# english speaking family solicitor in japan



## uk_dad

can anyone recommend a trust worthy English Speaking Family solicitor in or near Hyogo?

My ex-wife has taken my children to Japan and is limiting my contact to them. I need a solicitor to assist my case.


----------



## Joppa

uk_dad said:


> can anyone recommend a trust worthy English Speaking Family solicitor in or near Hyogo?
> 
> My ex-wife has taken my children to Japan and is limiting my contact to them. I need a solicitor to assist my case.
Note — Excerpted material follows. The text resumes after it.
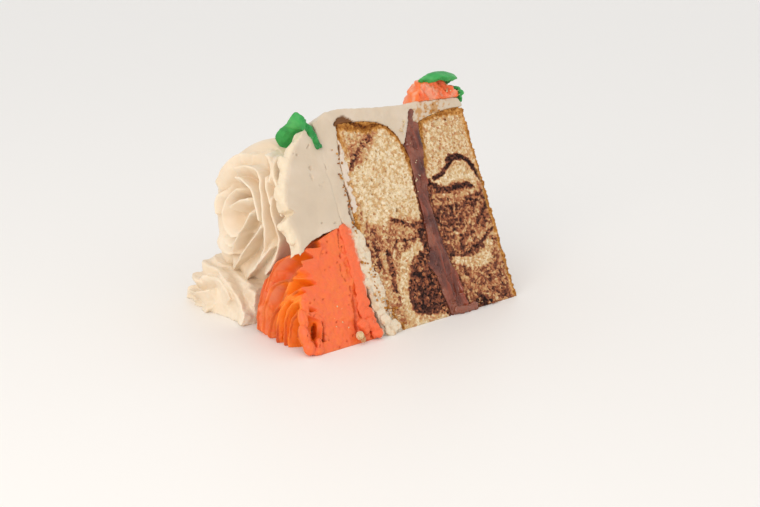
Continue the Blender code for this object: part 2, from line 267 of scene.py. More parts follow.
spongeLook = {
    "batter": [
        (0.10, "#F4E8D0"), (0.20, "#EBD6B2"), (0.26, "#DEC49C"), (0.32, "#CFAA76"), (0.39, "#C99769"),
        (0.47, "#AF6C46"), (0.56, "#8A4F35"), (0.65, "#67392B"), (0.74, "#46251B"), (0.84, "#1E0A06"),
    ],
    "crust": [(0.42, "#E4BE8A"), (0.58, "#D39A54"), (0.74, "#B0742F"), (0.90, "#84490F"), (1.0, "#4E1F06")],
    "icing": "#DDCDBC", "blush": "#EE7A48", "crumbSize": 1.0 * mm, "crumbRelief": 0.7 * mm,
}


def bakedSponge():
    # open baked crumb: matt, grainy, and slightly see-through at the edges of its holes
    material, tree, shader, place = startMaterial(
        "bakedSponge", {
            "Roughness": 0.9, "IOR": 1.4, "Subsurface Weight": 0.12, "Subsurface Scale": 0.0015,
            "Subsurface Radius": (1.0, 0.6, 0.3),
        },
    )
    tone, mixing, crust, iced, blush = (
        addNode(tree, "Attribute", {"attribute_name": name}).outputs["Fac"]
        for name in ("tone", "mixing", "crust", "iced", "blush")
    )
    perCrumb = 1 / spongeLook["crumbSize"]
    grain = addNode(
        tree, "TexNoise", None, {"Vector": place, "Scale": 0.5 * perCrumb, "Detail": 4.0, "Roughness": 0.7},
    ).outputs["Fac"]
    clumps = addNode(tree, "TexVoronoi", None, {"Vector": place, "Scale": 0.85 * perCrumb})
    pick = addNode(tree, "SeparateColor", None, {"Color": clumps.outputs["Color"]}).outputs["Red"]
    # grains of lighter and darker crumb lie side by side, most of all where cocoa and batter mix
    picked = addNode(tree, "Math", scaleAndAdd, {0: pick, 1: mixing, 2: tone}).outputs[0]
    shade = addNode(tree, "Math", scaleAndAdd, {0: grain, 1: 0.42, 2: picked}).outputs[0]
    batter = addNode(tree, "ValToRGB", None, {"Fac": shade}, spongeLook["batter"]).outputs["Color"]
    browned = addNode(tree, "Math", scaleAndAdd, {0: grain, 1: 0.9, 2: crust}).outputs[0]
    baked = addNode(tree, "ValToRGB", None, {"Fac": browned}, spongeLook["crust"]).outputs["Color"]
    isCrust = addNode(tree, "Math", {"operation": "MULTIPLY", "use_clamp": True}, {0: crust, 1: 5.0}).outputs[0]
    crumb = addNode(tree, "Mix", blendColours, {0: isCrust, 6: batter, 7: baked}).outputs[2]
    icing = addNode(
        tree, "Mix", blendColours,
        {0: blush, 6: linearColour(spongeLook["icing"]), 7: linearColour(spongeLook["blush"])},
    ).outputs[2]
    colour = addNode(tree, "Mix", blendColours, {0: iced, 6: crumb, 7: icing}).outputs[2]
    bare = addNode(tree, "Math", scaleAndAdd, {0: iced, 1: -0.8, 2: 1.0}).outputs[0]
    relief = spongeLook["crumbRelief"]
    bump = addNode(tree, "Bump", None, {"Height": grain, "Distance": relief, "Strength": bare}).outputs["Normal"]
    tree.links.new(colour, shader.inputs["Base Color"])
    tree.links.new(bump, shader.inputs["Normal"])
    return material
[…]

Read British Embassy in Tokyo site on Child abduction and Legal issues.
You should really travel to Japan with all relevant documents (court orders etc) and make an appointment for consultation in English.
Bad news for you is that Japan isn't a signatory to the Hague Convention on international child abduction, so your legal recourse is limited:
Rapid Increase in Child Abductions to Japan
And good wiki entry: International child abduction in Japan - Wikipedia, the free encyclopedia
Best of luck!


----------



## uk_dad

Thanks for the speedy response Joppa! Much appreciated.
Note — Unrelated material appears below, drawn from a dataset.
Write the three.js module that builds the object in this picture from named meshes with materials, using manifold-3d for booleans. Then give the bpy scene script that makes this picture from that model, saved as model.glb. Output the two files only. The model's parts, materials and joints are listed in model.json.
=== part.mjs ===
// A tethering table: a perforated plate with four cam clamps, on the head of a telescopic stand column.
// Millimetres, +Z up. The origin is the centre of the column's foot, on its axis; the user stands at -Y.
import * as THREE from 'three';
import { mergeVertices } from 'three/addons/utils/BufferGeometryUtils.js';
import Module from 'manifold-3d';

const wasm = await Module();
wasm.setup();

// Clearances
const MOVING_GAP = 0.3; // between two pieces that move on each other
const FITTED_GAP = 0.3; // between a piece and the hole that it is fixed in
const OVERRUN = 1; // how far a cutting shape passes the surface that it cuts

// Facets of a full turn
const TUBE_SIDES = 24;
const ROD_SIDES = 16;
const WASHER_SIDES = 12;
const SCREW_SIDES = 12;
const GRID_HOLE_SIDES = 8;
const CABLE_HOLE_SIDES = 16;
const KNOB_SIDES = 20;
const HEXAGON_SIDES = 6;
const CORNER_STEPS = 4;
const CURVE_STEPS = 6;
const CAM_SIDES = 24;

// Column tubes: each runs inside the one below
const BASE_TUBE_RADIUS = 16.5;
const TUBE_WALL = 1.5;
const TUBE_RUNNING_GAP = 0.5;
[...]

Are you saying in essence there's little I can do. I called the British Embassy and they seemed fairly positive that I could get a mirror order put in place, matching the one I have in the UK, which details the contact I should have with my children.


----------



## Joppa

uk_dad said:


> Thanks for the speedy response Joppa! Much appreciated.
> 
> Are you saying in essence there's little I can do. I called the British Embassy and they seemed fairly positive that I could get a mirror order put in place, matching the one I have in the UK, which details the contact I should have with my children.
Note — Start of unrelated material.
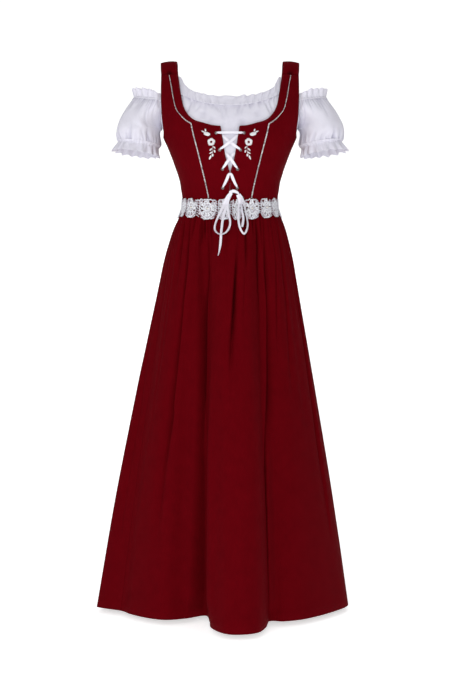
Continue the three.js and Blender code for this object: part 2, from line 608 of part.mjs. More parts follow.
// The way up of a neck frill that stands on the body's panels.
const neckLean = 0.1;
const awayFromMiddle = (deg) => {
  const [x, y] = torsoPoint(deg, -100);
  return new THREE.Vector3(x, y, 0).normalize();
};
function neckUp(deg, foot, high) {
  const rise = new THREE.Vector3(...torsoPoint(deg, foot + high)).sub(new THREE.Vector3(...torsoPoint(deg, foot)));
  return rise.setLength(high).addScaledVector(awayFromMiddle(deg), -high * neckLean);
}
const neckTable = (rows, column, deg) => tableAt(rows, "deg", column, deg > 180 ? 360 - deg : Math.abs(deg));
for (const back of [false, true]) {
  const place = (u) => (back ? 180 : 0) + (u * 2 - 1) * (raglanDeg - 0.3);
  const foot = (u) => neckTable(neckCasing, "z", place(u));
  const ends = (u) => smooth((Math.min(u, 1 - u) - 0.02) / 0.04);
  frill({
    name: back ? "neck_frill_back" : "neck_frill_front", group: blouse,
    waves: back ? frillWaves.back : frillWaves.front,
    base: (u) => torsoPoint(place(u), foot(u) + seamGap * 3, -underDress - 1),
    up: (u) => neckUp(place(u), foot(u), neckTable(neckFrillHeight, "high", place(u))),
    outwards: (u) => awayFromMiddle(place(u)),
    wave: (u) => neckWave * ends(u) * (Math.abs(torsoPoint(place(u), -90)[0]) > 108 ? 0.3 : 1),
  });
}

for (const side of sides) {
  const point = sleevePoint(side.x);
  const columns = frillWaves.sleeve * 2;
  const mirrored = side.x < 0;
  addPiece(blouse, `sleeve_${side.name}`, clothWall({
    columns, rows: 6, thick: blouseCloth, mirrored: !mirrored,
    pointAt: (u, v) => point(u, v, (Math.round(u * columns) % 2) * 3 * (1 - Math.sin(Math.PI * v) ** 0.5 * 0.8)),
  }), materials.blouse);
  const armAxis = new THREE.Vector3(side.x * 0.16, 0, -1).normalize();
  const outwards = (u, w) => {
    const a = new THREE.Vector3(...point(u, w, 0, 4));
    return a.sub(new THREE.Vector3(...point(u, w, 0, 0))).normalize();
  };
  frill({
    name: `neck_frill_${side.name}`, group: blouse, waves: frillWaves.sleeve, mirrored: mirrored,
    base: (u) => {
      const [x, y, z] = point(mix(0.996, 0.004, u), 0, 1);
      return [x, y, z + seamGap * 3];
    },
    up: (u) => {
      const fromSeam = Math.min(u, 1 - u);
      const high = mix(12, 20, smooth(fromSeam / 0.25));
      const seamDeg = side.x * (u < 0.5 ? 180 - raglanDeg : raglanDeg);
      const own = new THREE.Vector3(0, 0, high).addScaledVector(outwards(1 - u, 0), high * 0.1);
      return neckUp(seamDeg, neckTable(neckCasing, "z", raglanDeg), high).lerp(own, smooth((fromSeam - 0.02) / 0.2));
    },
    outwards: (u) => outwards(1 - u, 0),
    wave: (u) => neckWave * smooth((Math.min(u, 1 - u) - 0.03) / 0.15),
  });
  frill({
    name: `cuff_frill_${side.name}`, group: blouse, waves: frillWaves.cuff, mirrored: !mirrored,
    base: (u) => new THREE.Vector3(...point(u, 1, 1)).addScaledVector(armAxis, seamGap * 2).toArray(),
    up: (u) => armAxis.clone().multiplyScalar(cuffFrillLength)
      .addScaledVector(outwards(u, 1), mix(cuffFlare.inner, cuffFlare.outer, (1 - Math.cos(rad(360 * u))) / 2)),
    outwards: (u) => outwards(u, 1),
    wave: () => cuffWave,
  });
}

// Lacing. A place on the front of the dress, in the front view, standing off its face.
function frontPoint(x, z, out) {
  if (z >= waistZ) return torsoPoint(degAtX(x, z), z, out);
  const t = (waistZ - z) / (waistZ - hemZ);
  let deg = degAtX(x, waistZ) * 0.8;
  for (let n = 0; n < 6; n++) deg += ((x - skirtBase(deg, t)[0]) * 0.45);
  const [, y] = skirtBase(deg, t);
  return [x, y - out, z];
}

// A flat ribbon along a path in the front view, rows of [x, z, off the cloth, share of its full width].
function ribbon(name, path, rows, cordWidth = ribbonWidth) {
  let gone = 0;
  const rowsAlong = path.map((p, i) => {
    if (i) gone += Math.hypot(p[0] - path[i - 1][0], p[1] - path[i - 1][1], p[2] - path[i - 1][2]);
    return { gone, x: p[0], z: p[1], out: p[2], wide: p[3] ?? 1 };
  });
  const at = (v) => {
    const place = clamp(v, 0, 1) * (path.length - 1);
    const i = Math.min(Math.floor(place), path.length - 2);
    const along = mix(rowsAlong[i].gone, rowsAlong[i + 1].gone, place - i);
    return ["x", "z", "out", "wide"].map((column) => tableAt(rowsAlong, "gone", column, along));
  };
  addPiece(lacing, name, clothWall({
    columns: 1, rows, thick: ribbonCloth,
    pointAt: (u, v) => {
      const [x, z, out, wide] = at(v);
      const [bx, bz] = at(v - 0.02);
      const [ax, az] = at(v + 0.02);
      const long = Math.hypot(ax - bx, az - bz);
      const off = (u - 0.5) * cordWidth * wide;
      return frontPoint(x + ((az - bz) / long) * off, z - ((ax - bx) / long) * off, out);
    },
  }), materials.ribbon);
}

// The first rows of a strip that rises from an eyelet and heads for [x, z].
function fromEyelet(place, side, towards) {
  const [dx, dz] = [towards[0] - side * place.x, towards[1] - place.z];
  const long = Math.hypot(dx, dz);
  return eyeletRise.map(({ away, out, wide }) =>
    [side * place.x + (dx / long) * away, place.z + (dz / long) * away, out, wide]);
}

const barMiddle = [0, -188.5, 1.8, 1];
ribbon("lacing_bar", [
  ...fromEyelet(eyelets[0], -1, barMiddle), barMiddle, ...fromEyelet(eyelets[0], 1, barMiddle).reverse(),
], 20);
crossings.forEach(({ from, to, middle, edge, over }, n) => {
  for (const side of sides) {
    const way = side.x === over ? "over" : "under";
    const heights = crossingHeights[way];
    const start = fromEyelet(eyelets[from], side.x, [0, middle[1]]);
    const last = start[start.length - 1];
    const key = [[last[0], last[1]], [side.x * middle[0], middle[1]], [-side.x * edge[0], edge[1]]];
    const behind = [-side.x * (eyelets[to].x - 1.5), mix(edge[1], eyelets[to].z, 0.8)];
    const leg = (a, b, t) => [mix(a[0], b[0], t), mix(a[1], b[1], t)];
    ribbon(`lacing_cross_${n + 1}_${side.name}`, [
      ...start,
      [...leg(key[0], key[1], 0.45), heights[0], 1],
      [...leg(key[0], key[1], 0.75), heights[1], 1],
      [...key[1], heights[2], 1],
      [...leg(key[1], key[2], 0.45), heights[3], 1],
      [...key[2], heights[4], 1],
      [...behind, heights[5], 0.6],
    ], 20);
  }
});
for (const side of sides) {
  const start = fromEyelet(eyelets[3], side.x, [0, lowestMeet.z]);
  const last = start[start.length - 1];
  const meet = [side.x * lowestMeet.x, lowestMeet.z];
  ribbon(`lacing_cross_3_${side.name}`, [
    ...start,
    [mix(last[0], meet[0], 0.5), mix(last[1], meet[1], 0.5), side.x < 0 ? 1.7 : 2.4, 1],
    [mix(last[0], meet[0], 0.8) + side.x * 0.8, mix(last[1], meet[1], 0.8), side.x < 0 ? 1.6 : 2.9, 0.9],
    [...meet, side.x < 0 ? 1.6 : 3.1, 0.5],
  ], 14);
}

// The knot: a short flat tube of ribbon, with the loops and tails starting below it.
addPiece(lacing, "bow_knot", clothWall({
  columns: 10, rows: 4, thick: ribbonCloth, closed: true,
  pointAt: (u, v) => {
    const angle = rad(360 * u);
    const pinch = 0.82 + 0.18 * Math.sin(Math.PI * v);
    const x = mix(knot.left[0], knot.right[0], v);
    const z = mix(knot.left[1], knot.right[1], v) + (knot.tall / 2) * pinch * Math.cos(angle);
    return frontPoint(x, z, knot.standOff + (knot.deep / 2) * (1 + pinch * Math.sin(angle)));
  },
}), materials.ribbon);
for (const side of sides) {
  ribbon(`bow_loop_${side.name}`, bowLoops[side.name], 26);
  ribbon(`bow_tail_${side.name}`, bowTails[side.name], 12);
}

export default dirndl;
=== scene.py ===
# A laced dirndl over an off-shoulder blouse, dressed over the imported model.
# Lengths are in mm until a mesh is made. Left and right are the wearer's, the front faces -Y.
import json
import math

import bpy
import numpy as np
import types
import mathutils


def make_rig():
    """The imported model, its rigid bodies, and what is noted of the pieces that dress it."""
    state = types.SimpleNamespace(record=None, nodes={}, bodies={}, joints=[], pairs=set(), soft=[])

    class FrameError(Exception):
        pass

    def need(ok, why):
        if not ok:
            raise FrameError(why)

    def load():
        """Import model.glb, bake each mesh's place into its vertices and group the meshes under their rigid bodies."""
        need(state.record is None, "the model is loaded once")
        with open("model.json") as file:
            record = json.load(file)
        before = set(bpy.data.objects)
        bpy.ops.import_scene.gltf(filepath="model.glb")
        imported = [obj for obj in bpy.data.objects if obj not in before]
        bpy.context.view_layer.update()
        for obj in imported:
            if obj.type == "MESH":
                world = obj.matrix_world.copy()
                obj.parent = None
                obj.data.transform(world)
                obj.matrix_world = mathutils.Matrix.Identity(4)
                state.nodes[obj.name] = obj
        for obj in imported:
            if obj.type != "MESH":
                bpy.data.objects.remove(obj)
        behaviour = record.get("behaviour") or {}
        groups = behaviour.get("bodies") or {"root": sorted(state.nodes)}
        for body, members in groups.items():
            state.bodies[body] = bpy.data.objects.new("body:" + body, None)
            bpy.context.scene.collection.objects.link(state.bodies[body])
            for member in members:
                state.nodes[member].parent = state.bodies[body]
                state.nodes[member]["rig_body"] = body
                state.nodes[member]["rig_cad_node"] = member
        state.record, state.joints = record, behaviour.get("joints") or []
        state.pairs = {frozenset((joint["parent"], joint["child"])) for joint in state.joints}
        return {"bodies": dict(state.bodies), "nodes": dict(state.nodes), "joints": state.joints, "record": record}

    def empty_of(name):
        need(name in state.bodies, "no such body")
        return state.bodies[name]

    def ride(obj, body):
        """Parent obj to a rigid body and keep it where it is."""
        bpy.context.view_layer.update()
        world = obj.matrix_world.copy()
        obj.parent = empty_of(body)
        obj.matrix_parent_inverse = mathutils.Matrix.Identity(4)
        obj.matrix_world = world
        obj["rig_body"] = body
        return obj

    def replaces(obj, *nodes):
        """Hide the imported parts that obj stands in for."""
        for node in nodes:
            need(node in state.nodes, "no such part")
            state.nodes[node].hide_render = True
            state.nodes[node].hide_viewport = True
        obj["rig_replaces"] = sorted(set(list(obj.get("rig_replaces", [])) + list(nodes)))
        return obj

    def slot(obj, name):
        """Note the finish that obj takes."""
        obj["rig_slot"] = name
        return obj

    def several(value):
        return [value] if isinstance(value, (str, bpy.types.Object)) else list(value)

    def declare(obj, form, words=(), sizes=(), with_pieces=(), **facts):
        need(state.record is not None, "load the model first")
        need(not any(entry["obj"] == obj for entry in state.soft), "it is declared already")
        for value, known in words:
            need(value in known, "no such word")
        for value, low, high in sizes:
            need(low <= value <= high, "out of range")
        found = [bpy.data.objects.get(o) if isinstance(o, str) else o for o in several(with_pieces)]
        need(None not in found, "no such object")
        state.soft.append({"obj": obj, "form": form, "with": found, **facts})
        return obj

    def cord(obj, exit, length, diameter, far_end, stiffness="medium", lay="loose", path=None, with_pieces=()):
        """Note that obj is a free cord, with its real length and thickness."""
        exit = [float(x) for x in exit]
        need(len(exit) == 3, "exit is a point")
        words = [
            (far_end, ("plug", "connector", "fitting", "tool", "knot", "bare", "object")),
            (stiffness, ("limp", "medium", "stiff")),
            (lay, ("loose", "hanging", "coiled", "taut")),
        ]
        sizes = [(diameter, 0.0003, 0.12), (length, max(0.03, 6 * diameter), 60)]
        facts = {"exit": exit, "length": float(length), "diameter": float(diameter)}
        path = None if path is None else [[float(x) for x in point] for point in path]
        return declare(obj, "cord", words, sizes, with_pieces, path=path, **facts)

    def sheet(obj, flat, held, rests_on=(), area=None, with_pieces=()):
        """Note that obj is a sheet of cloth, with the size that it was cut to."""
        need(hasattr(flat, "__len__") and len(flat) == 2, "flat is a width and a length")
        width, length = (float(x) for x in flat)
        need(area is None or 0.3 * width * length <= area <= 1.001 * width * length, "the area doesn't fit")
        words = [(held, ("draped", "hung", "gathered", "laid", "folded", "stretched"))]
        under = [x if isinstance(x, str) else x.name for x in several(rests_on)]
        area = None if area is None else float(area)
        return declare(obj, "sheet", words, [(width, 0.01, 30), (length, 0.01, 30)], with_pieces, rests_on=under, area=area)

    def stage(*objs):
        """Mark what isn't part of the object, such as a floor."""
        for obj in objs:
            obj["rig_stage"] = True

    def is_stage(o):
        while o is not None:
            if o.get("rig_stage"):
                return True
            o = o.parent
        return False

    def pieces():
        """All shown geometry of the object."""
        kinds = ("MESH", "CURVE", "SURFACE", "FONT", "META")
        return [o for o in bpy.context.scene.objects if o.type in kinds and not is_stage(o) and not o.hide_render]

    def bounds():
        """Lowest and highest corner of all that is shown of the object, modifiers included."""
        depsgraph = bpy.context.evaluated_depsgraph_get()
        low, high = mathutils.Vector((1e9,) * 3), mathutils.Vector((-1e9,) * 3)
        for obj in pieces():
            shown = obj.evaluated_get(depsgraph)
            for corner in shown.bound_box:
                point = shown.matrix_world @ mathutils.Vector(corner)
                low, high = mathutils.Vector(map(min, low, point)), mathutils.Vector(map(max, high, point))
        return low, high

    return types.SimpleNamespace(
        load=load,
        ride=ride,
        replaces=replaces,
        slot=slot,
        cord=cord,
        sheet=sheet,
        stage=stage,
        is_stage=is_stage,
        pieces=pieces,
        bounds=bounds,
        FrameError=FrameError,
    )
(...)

I'm no expert and have no personal experience, but just going by what I've read. To have successful contact with your children apparently requires full co-operation of your ex-spouse, as actions by the Japanese court can vary depending on the judge, but I'm sure the British embassy in Tokyo has more up-to-date information.


----------



## AugustineSamuelIfeacho

Contact the embassy and let them know of your needs

good luck

Augustine Samuel Ifeacho
Egua Barbi Samuel Ifeacho
Okolie Ifeacho


----------